Table 11. Using multiple optimizations
|Test #||Insert method / Notes||# Rows||Elapsed secs.|
|22||CLI — (repeated from above)||1,000,000||282.02|
|111||Same as 22 but with all optimizations (see below)||1,000,000||160.45|
|1(*)||CLI — (as test 1, but extrapolated to 1,000,000 rows)||1,000,000||~18000.00|
Test 111 used all of the optimizations tried above as alternatives to the baseline: DMS instead of SMS, arrays of 1000 rows (vs. 10), committing every 10000 rows (vs. 1000), LOCKSIZE TABLE, APPEND ON, and LOGBUFSZ 256. Note that test 22 was already somewhat optimized as compared to the original baseline (test 1). The time for test 1 has been extrapolated here to 1,000,000 rows to show the vast difference in performance that is possible with only a few factors being changed.
Appendix B — List of optimization suggestions for bulk inserts
Here are the suggestions discussed in more detail earlier in this paper. Keep in mind that these have varying degrees of impact and some will have a negative impact on tasks other than Inserts.
- Prepare the Insert statement once, with parameter markers, and execute it multiple times.

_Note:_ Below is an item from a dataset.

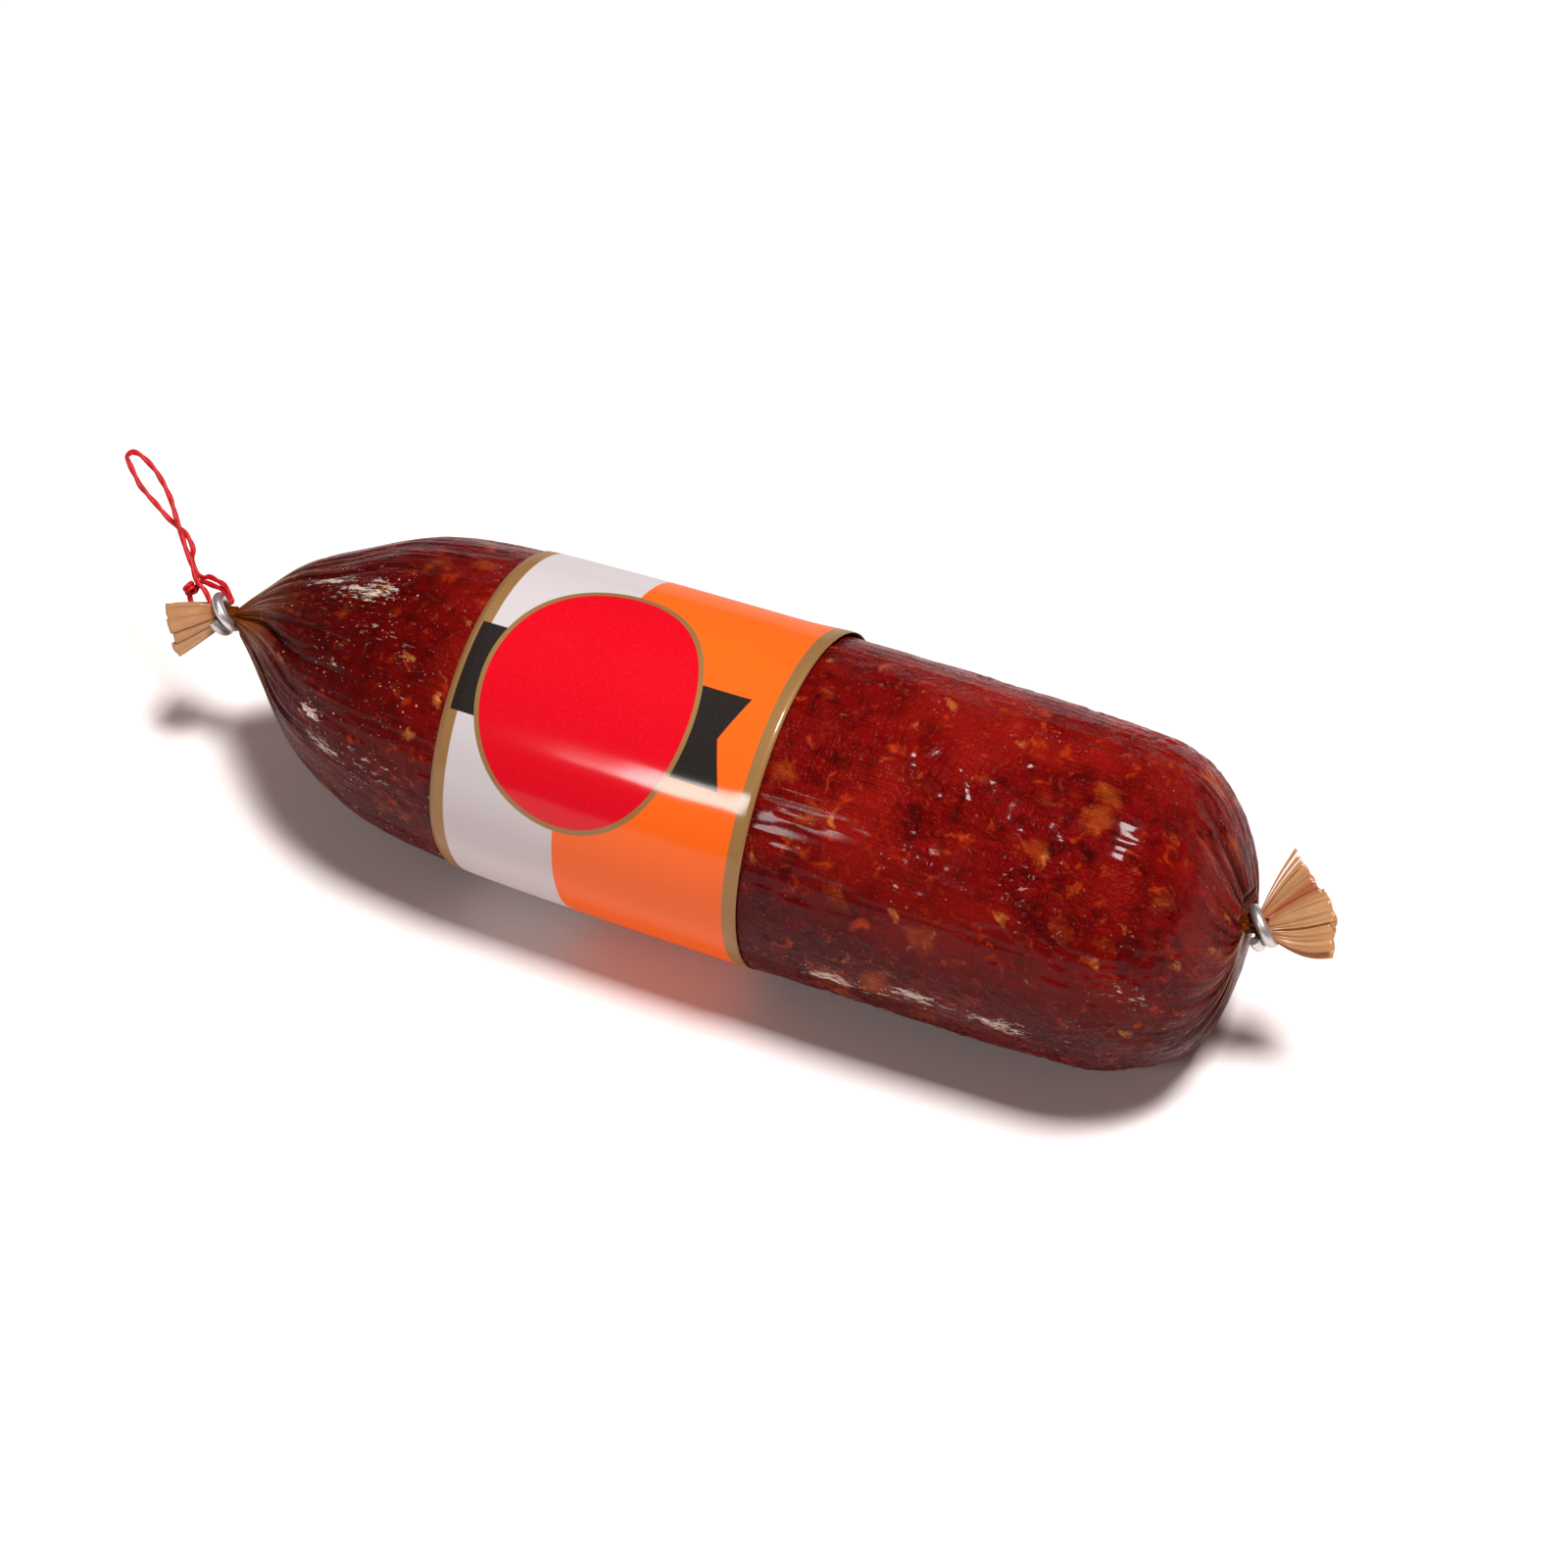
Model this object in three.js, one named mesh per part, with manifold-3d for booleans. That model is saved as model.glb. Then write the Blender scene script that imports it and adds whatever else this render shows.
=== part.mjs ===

If Prepares are frequent, try a lower optimization class.
- Have multiple rows per Insert, through CLI array or JDBC batch operations, and optimize the application by moving as much processing as possible outside of the array/batch loop.
- Group Inserts together (Compound SQL).
- Have the client application and the database use the same codepage.
- Avoid data type conversions between client and database.
- Avoid LOB and LONG columns; otherwise, see the suggestions for optimizing their use.
- Use APPEND mode for the table or set DB2MAXFSCRSEARCH (registry) to a low value.
- Avoid having any indexes on the table, if possible, but particularly not a clustering index.
- Reserve an appropriate amount of free space on data pages (0 if using APPEND mode).
- Reserve an appropriate amount of free space on index pages (more than 10% if random Inserts).
- DMS tablespaces are best, but if using SMS, run db2empfa and use an extent size of 32 or more.
- Use a large buffer pool, especially if indexes must be built during the Inserts.
- Ensure effective page cleaning by lowering CHNGPGS_THRESH and increasing NUM_IOCLEANERS (DB CFG). Consider DB2_USE_ALTERNATE_PAGE_CLEANING (registry) in V8 FP4.
- Spread data, indexes, and log over multiple disks, with the log on different disks from the others.. Avoid RAID 5 for data, indexes, and log.
- Use LOCK TABLE or ALTER TABLE to establish locking at the table level. If this has a concurrency impact, you may need to increase LOCKLIST and/or MAXLOCKS to ensure that an exclusive lock escalation does not occur.
- Consider DB2_EVALUNCOMMITTED (registry, V8 FP4) to reduce lock impacts on other applications. Also, use isolation level UR for other applications to minimize lock impact on them.
- Increase LOGBUFSZ (DB CFG).
- Use ACTIVATE NOT LOGGED INITIALLY for the Insert table, but beware of recovery issues.
- Commit after every N rows, where N is a large number such as 1000.
- Minimize the triggers, CHECK and foreign key constraints, and generated columns for the table.
- Avoid IDENTITY and SEQUENCE if possible, but otherwise use a large cache of values.
- Avoid inserting to tables with “refresh immediate” MQT’s based on them.
- In a DPF environment, use buffered inserts and avoid inter-partition traffic.
- Use Load and a staging table or a multithreaded application to achieve Insert parallelism.
- For Insert … Select, ensure that the Select portion is optimized.
- Use Explain to discover “hidden” processing.
- And, it goes without saying, use the fastest possible CPU’s and disks.